Boards are usually given a view of strategy through confidence. The plan is coherent. The ambition is clear. The executive team sounds aligned. The numbers remain broadly acceptable.

That is often precisely when structural weakness is hardest to see. Because strategy rarely falters first in the deck. It falters first in the organisation’s ability to carry it cleanly.

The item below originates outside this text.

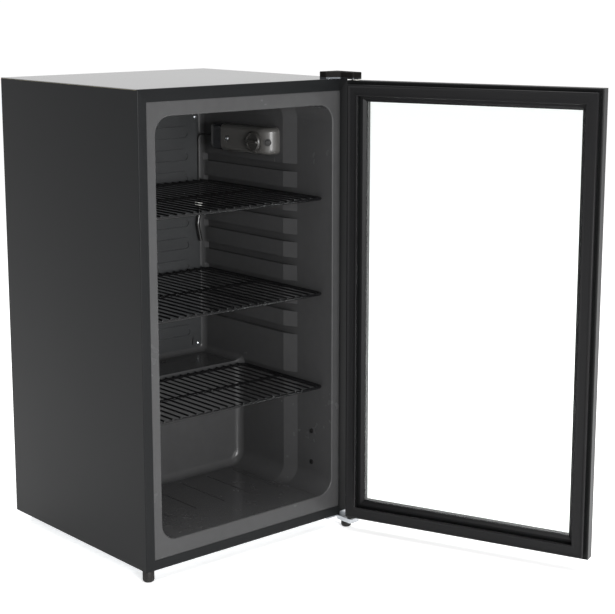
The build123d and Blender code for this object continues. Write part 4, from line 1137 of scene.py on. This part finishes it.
@dataclass
class LevellingFoot:
    """A screw-in foot with grip ribs round its skirt.

    Attributes:
        node: The CAD node and body it stands for.
        skirt_mm: Height of the moulded skirt.
        radius_mm: Radius of the skirt.
        stud_mm: Radius of the stud.
        sole_mm: Rounding of the sole.
        rib_mm: Radius of a grip rib, which also sets the skirt in by as much.
        ribs: Number of grip ribs.
    """

    node: str
    skirt_mm: float
    radius_mm: float
    stud_mm: float = 4.0
    sole_mm: float = 3.0
    rib_mm: float = 0.35
    ribs: int = 28

    def build(self, tree: bpy.types.NodeTree) -> None:
        """Turn the foot, add its ribs and hang it on its body.

        Args:
            tree: The rib ring tree.
        """
        low, high = (Vector(corner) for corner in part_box(self.node))
        centre = Vector(((low.x + high.x) / 2, (low.y + high.y) / 2, low.z))
        radius = (self.radius_mm - self.rib_mm) * MM
        skirt = self.skirt_mm * MM
        round_off = self.sole_mm * MM
        profile = [(0.0, 0.0), (radius - round_off, 0.0)]
        for step in range(1, ARC_STEPS + 1):
            angle = math.pi / 2 * step / ARC_STEPS
            profile.append((
                radius - round_off + round_off * math.sin(angle),
                round_off - round_off * math.cos(angle),
            ))
        profile += [
            (radius, skirt - 0.8 * MM), (radius - 0.3 * MM, skirt - 0.2 * MM),
            (radius - 0.9 * MM, skirt), (self.stud_mm * MM + 0.4 * MM, skirt), (0.0, skirt),
        ]
        draft = Draft()
        draft.lathe(profile, centre, (0.0, 0.0, 1.0))
        foot = draft.piece(self.node + "_skirt", BLACK_ABS, 40.0)
        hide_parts(self.node)
        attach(foot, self.node)
        grip = grow(tree, self.node + "_ribs", {
            "Radius": radius, "Rib Radius": self.rib_mm * MM,
            "Length": skirt - round_off - 1.2 * MM,
            "Count": self.ribs,
            "Place": centre + Vector((0.0, 0.0, (skirt + round_off) / 2)),
            "Material": BLACK_ABS.make(),
        })
        dress(grip, BLACK_ABS, 50.0)
        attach(grip, self.node)
        self._stud(centre, skirt, high.z)
        LOG.info("%s: %d grip ribs", self.node, self.ribs)

    def _stud(self, centre: Vector, start: float, top: float) -> None:
        """Turn the threaded stud, one ring pair for each millimetre of thread.

        Args:
            centre: Middle of the sole.
            start: Height where the stud leaves the skirt.
            top: Height of the stud's end.
        """
        pitch = 1.25 * MM
        crest = self.stud_mm * MM
        root = crest - 0.6 * MM
        profile = [(0.0, start - 0.5 * MM), (root, start - 0.5 * MM)]
        height = start
        while height + pitch < top - centre.z:
            profile += [(root, height), (crest, height + pitch / 2)]
            height += pitch
        profile += [(root, height), (0.0, top - centre.z)]
        draft = Draft()
        draft.lathe(profile, centre, (0.0, 0.0, 1.0), 32)
        stud = draft.piece(self.node + "_stud", ZINC_PLATE, 60.0)
        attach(stud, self.node)


@dataclass
class Knob:
    """The thermostat knob: a ribbed skirt, a raised rim and a grip bar that points to the setting.

    Attributes:
        radius_mm: Radius of the skirt.
        thick_mm: Height over all; not used.
        bar_mm: Width of the grip bar.
    """

    radius_mm: float = 19.0
    thick_mm: float = 9.0
    bar_mm: float = 8.0

    def build(self, tree: bpy.types.NodeTree) -> None:
        """Model the knob in its CAD node's place and hang it on its body.

        Args:
            tree: The rib ring tree.
        """
        low, high = (Vector(corner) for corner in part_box("thermostat_knob"))
        joint = next(j for j in frame["joints"] if j["name"] == "thermostat_turn")
        seat = Vector((high.x, joint["pos_m"][1], joint["pos_m"][2]))
        radius = self.radius_mm * MM
        draft = Draft()
        draft.lathe([
            (0.0, 0.0), (radius - 0.5 * MM, 0.0), (radius - 0.4 * MM, 0.6 * MM),
            (radius - 0.6 * MM, 2.6 * MM), (radius - 1.6 * MM, 3.6 * MM),
            (radius - 1.9 * MM, 4.8 * MM), (radius - 2.5 * MM, 5.2 * MM),
            (radius - 3.4 * MM, 5.0 * MM), (radius - 4.0 * MM, 3.4 * MM), (radius - 5.0 * MM, 3.0 * MM),
            (0.0, 3.0 * MM),
        ], seat, (-1.0, 0.0, 0.0), 64)
        skirt = draft.piece("knob_skirt", KNOB_ABS, 40.0)
        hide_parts("thermostat_knob")
        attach(skirt, "thermostat_knob")
        ribs = grow(tree, "knob_ribs", {
            "Radius": radius - 0.6 * MM, "Rib Radius": 0.5 * MM, "Length": 2.4 * MM, "Count": 60,
            "Place": seat + Vector((-1.4 * MM, 0.0, 0.0)),
            "Turn": (0.0, math.radians(90), 0.0), "Material": KNOB_ABS.make(),
        })
        dress(ribs, KNOB_ABS, 50.0)
        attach(ribs, "thermostat_knob")
        self._bar(seat, radius)
        LOG.info("thermostat knob: skirt, ribs, grip bar and pointer")

    def _bar(self, seat: Vector, radius: float) -> None:
        """Model the grip bar and the pointer line let into it.

        Args:
            seat: Middle of the knob's back.
            radius: Radius of the skirt.
        """
        rings = []
        for height_mm, inset_mm in ((3.0, 0.0), (7.6, 0.5), (8.6, 1.0), (9.0, 2.0)):
            half = self.bar_mm / 2 * MM - inset_mm * MM
            reach = radius - 2.0 * MM - inset_mm * MM
            ring = []
            for end in (1, -1):
                for step in range(9):
                    angle = -math.pi / 2 + math.pi * step / 8
                    y = end * (reach - half + half * math.cos(angle))
                    z = end * half * math.sin(angle)
                    ring.append(seat + Vector((-height_mm * MM, y, z)))
            rings.append(ring)
        draft = Draft()
        draft.loft(rings)
        bar = draft.piece("knob_grip_bar", KNOB_ABS, 40.0)
        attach(bar, "thermostat_knob")
        mark = Draft()
        span = (radius - 9.0 * MM, radius - 4.2 * MM)
        wide = 0.45 * MM
        rings = []
        for height in (8.8 * MM, 9.0 * MM):
            rings.append([
                seat + Vector((-height, y, z))
                for y, z in ((span[0], -wide), (span[1], -wide), (span[1], wide), (span[0], wide))
            ])
        mark.loft(rings)
        line = mark.piece("knob_pointer_line", WHITE_NYLON)
        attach(line, "thermostat_knob")


@dataclass
class Condenser:
    """Wire ranks each side of the condenser tube.

    Attributes:
        wires: Wires in each rank.
        wire_mm: Diameter of a wire.
    """

    wires: int = 24
    wire_mm: float = 1.6

    def build(self, tree: bpy.types.NodeTree) -> None:
        """Build both ranks in their CAD node's place.

        Args:
            tree: The condenser wire tree.
        """
        low, high = (Vector(corner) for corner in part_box("condenser_wires"))
        radius = self.wire_mm / 2 * MM
        step = (high.x - low.x - 2 * radius) / (self.wires - 1)
        ranks = grow(tree, "condenser_wire_ranks", {
            "Radius": radius, "Height": high.z - low.z, "Count": self.wires,
            "Start": (low.x + radius, low.y + radius, (low.z + high.z) / 2),
            "Step": (step, 0.0, 0.0), "Back": (0.0, high.y - low.y - 2 * radius, 0.0),
            "Material": BLACK_ENAMEL.make(),
        })
        dress(ranks, BLACK_ENAMEL, 50.0)
        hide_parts("condenser_wires")
        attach(ranks, "cabinet")
        LOG.info("condenser: %d wires a side", self.wires)


def dress_frame() -> None:
    """Give every CAD node its finish."""
    for name, finish in CAD_FINISHES.items():
        thing = frame["nodes"][name]
        material = finish.make()
        if not thing.material_slots:
            thing.data.materials.append(material)
        for slot in thing.material_slots:
            slot.material = material
    LOG.info("CAD nodes dressed: %d", len(CAD_FINISHES))


# ------------------------------------------------------------------ studio


@dataclass(frozen=True)
class SoftBox:
    """One square soft box.

    Attributes:
        name: The lamp's name.
        spot: Where it hangs.
        target: What it faces.
        size: Side of the square.
        watts: Its power.
    """

    name: str
    spot: tuple[float, float, float]
    target: tuple[float, float, float]
    size: float
    watts: float

    def hang(self) -> None:
        """Hang the soft box, turned to its target."""
        data = bpy.data.lights.new(self.name, "AREA")
        data.shape = "SQUARE"
        data.size = self.size
        data.energy = self.watts
        lamp = bpy.data.objects.new(self.name, data)
        lamp.location = self.spot
        facing = Vector(self.spot) - Vector(self.target)
        lamp.rotation_euler = facing.to_track_quat("Z", "Y").to_euler()
        bpy.context.scene.collection.objects.link(lamp)


@dataclass
class Studio:
    """A pale floor, soft light and the camera.

    Attributes:
        eye: Where the camera stands.
        azimuth_deg: Direction it looks from, about Z.
        elevation_deg: Height it looks from.
        focal: Focal length, in the picture's units.
        picture: Picture width and height.
        centre_y: Where the level line of sight meets the picture, from its top.
        backdrop: Brightness of the white surround as it is seen.
        fill: Brightness of the white surround as a light.
        floor_glow: Brightness of the lit floor itself, as of a light table.
        floor_reach: Distance from the middle of the floor to its sides.
        floor_drop: How far the floor's top is under the feet.
        floor_thick: Thickness of the floor.
        lamps: A key from the front, and a wide soft box overhead.
    """

    eye: tuple[float, float, float] = (-1.59475, -2.17186, 0.98261)
    azimuth_deg: float = -41.30
    elevation_deg: float = 10.702
    focal: float = 1514.7
    picture: tuple[float, float] = (615.0, 614.0)
    centre_y: float = 270.0
    backdrop: float = 1.05
    fill: float = 0.64
    floor_glow: float = 0.4
    floor_reach: float = 14.0
    floor_drop: float = 0.0005
    floor_thick: float = 0.0295
    lamps: tuple[SoftBox, ...] = (
        SoftBox("key", (-1.1, -3.9, 1.0), (0.0, 0.0, 0.45), 1.2, 150.0),
        SoftBox("overhead", (0.4, -0.2, 3.2), (0.4, -0.2, 0.0), 2.6, 110.0),
    )

    def build(self) -> None:
        """Set up camera, floor, world and lamps."""
        self._camera()
        self._floor()
        self._world()
        for lamp in self.lamps:
            lamp.hang()
        scene = bpy.context.scene
        scene.view_settings.view_transform = "Standard"
        scene.view_settings.look = "None"
        LOG.info("studio ready")

    def _camera(self) -> None:
        """Stand the camera at the viewing angle."""
        data = bpy.data.cameras.new("camera")
        data.sensor_fit = "HORIZONTAL"
        data.sensor_width = 36.0
        data.lens = 36.0 * self.focal / self.picture[0]
        data.shift_x = 0.0
        data.shift_y = -(self.picture[1] / 2 - self.centre_y) / self.picture[0]
        data.clip_start = 0.05
        data.clip_end = 60.0
        camera = bpy.data.objects.new("camera", data)
        azimuth = math.radians(self.azimuth_deg)
        elevation = math.radians(self.elevation_deg)
        back = Vector((
            math.sin(azimuth) * math.cos(elevation),
            -math.cos(azimuth) * math.cos(elevation),
            math.sin(elevation),
        ))
        camera.rotation_euler = back.to_track_quat("Z", "Y").to_euler()
        camera.location = self.eye
        bpy.context.scene.collection.objects.link(camera)
        bpy.context.scene.camera = camera

    def _floor(self) -> None:
        """Lay a wide pale floor, a hair under the feet."""
        draft = Draft()
        reach = self.floor_reach
        rings = []
        for height in (-self.floor_drop - self.floor_thick, -self.floor_drop):
            rings.append([
                (-reach, -reach, height), (reach, -reach, height),
                (reach, reach, height), (-reach, reach, height),
            ])
        draft.loft(rings)
        bmesh.ops.recalc_face_normals(draft.mesh, faces=draft.mesh.faces)
        data = bpy.data.meshes.new("studio_floor")
        draft.mesh.to_mesh(data)
        draft.mesh.free()
        floor = bpy.data.objects.new("studio_floor", data)
        bpy.context.scene.collection.objects.link(floor)
        paint = Finish(
            "studio_paint", "#fbfbfb", "#ffffff", 0.9, 0.02, Grain.FORMED, 400.0, 0.0, specular=0.1,
        )
        painted = paint.make()
        glow = painted.node_tree.nodes["Principled BSDF"]
        glow.inputs["Emission Color"].default_value = (1.0, 1.0, 1.0, 1.0)
        glow.inputs["Emission Strength"].default_value = self.floor_glow
        floor.data.materials.append(painted)

    def _world(self) -> None:
        """Surround the room with white, which lights the object less than it shows itself."""
        world = bpy.data.worlds.new("studio")
        world.use_nodes = True
        tree = world.node_tree
        sky = tree.nodes["Background"]
        sky.inputs["Color"].default_value = (1.0, 1.0, 1.0, 1.0)
        path = add_node(tree, "ShaderNodeLightPath")
        seen = add_node(
            tree, "ShaderNodeMath", None,
            {0: path.outputs["Is Camera Ray"], 1: path.outputs["Is Transmission Ray"]},
            operation="MAXIMUM",
        )
        strength = add_node(
            tree, "ShaderNodeMapRange", {1: 0.0, 2: 1.0, 3: self.fill, 4: self.backdrop},
            {0: seen.outputs[0]},
        )
        tree.links.new(strength.outputs[0], sky.inputs["Strength"])
        bpy.context.scene.world = world


def seats(node: str, axis: int, high_side: bool) -> list[Vector]:
    """Find the middles of a CAD node's separate solids, on one side of its box.

    Args:
        node: The node's name.
        axis: Which coordinate to press to the side.
        high_side: Press to the high side rather than the low.

    Returns:
        One point for each solid.
    """
    copy = bmesh.new()
    copy.from_mesh(frame["nodes"][node].data)
    bmesh.ops.remove_doubles(copy, verts=copy.verts, dist=1e-6)
    left = set(copy.verts)
    found = []
    while left:
        island, edge = set(), [left.pop()]
        while edge:
            vert = edge.pop()
            island.add(vert)
            for link in vert.link_edges:
                other = link.other_vert(vert)
                if other in left:
                    left.remove(other)
                    edge.append(other)
        low = Vector([min(v.co[i] for v in island) for i in range(3)])
        high = Vector([max(v.co[i] for v in island) for i in range(3)])
        point = (low + high) / 2
        point[axis] = high[axis] if high_side else low[axis]
        found.append(point)
    copy.free()
    return found


def main() -> None:
    """Build the whole merchandiser, piece by piece."""
    logging.basicConfig(level=logging.INFO, format="%(message)s")
    Studio().build()
    dress_frame()
    Wrapper().build()
    racks = rack_tree()
    for name in ("shelf_top", "shelf_middle", "shelf_bottom"):
        Shelf(name).build(racks)
    ribs = ribs_tree()
    LevellingFoot("front_left_foot", 18.6, 10.0).build(ribs)
    LevellingFoot("front_right_foot", 10.5, 9.3).build(ribs)
    Knob().build(ribs)
    Condenser().build(lines_tree())
    Gasket(DoorPlace()).build()
    fasteners = fastener_tree()
    screws = Fasteners()
    up = (0.0, 0.0, 0.0)
    forward = (math.radians(90), 0.0, 0.0)
    under = (math.radians(180), 0.0, 0.0)
    rise = screws.height_mm * MM
    tops = [point - Vector((0.0, 0.0, rise)) for point in seats("top_hinge_screws", 2, True)]
    screws.place(fasteners, "hinge_screw_heads", "cabinet", tops, up, ["top_hinge_screws"])
    fronts = [point + Vector((0.0, rise, 0.0)) for point in seats("evaporator_screws", 1, False)]
    screws.place(fasteners, "plate_screw_heads", "cabinet", fronts, forward, ["evaporator_screws"])
    lows = [point + Vector((0.0, 0.0, rise)) for point in seats("bottom_hinge_screws", 2, False)]
    screws.place(fasteners, "under_screw_heads", "cabinet", lows, under, ["bottom_hinge_screws"])
    bpy.context.view_layer.update()


if __name__ == "__main__":
    main()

By the time that weakness becomes visible in missed delivery, repeated slippage, or declining confidence in execution, it is often no longer emerging.

It is already embedded.

Why Boards Often See the Problem Late: Structural weakness rarely announces itself in structural terms. It tends to arrive disguised as something more familiar:

  • slower decisions explained as prudence
  • Delivery friction is explained as complexity
  • Executive overload is explained as the cost of growth
  • repeated escalation explained as strong leadership attention

Each explanation may contain some truth. But taken together, they can conceal a more consequential problem: the operating conditions required to execute the strategy are weakening beneath the confidence attached to it. That is not yet failure. But it is often how failure begins.

This matters because Boards are generally given strong visibility of strategic intent, financial performance, and formal risk. What they receive less consistently is a disciplined view of whether the organisation is becoming harder to execute through.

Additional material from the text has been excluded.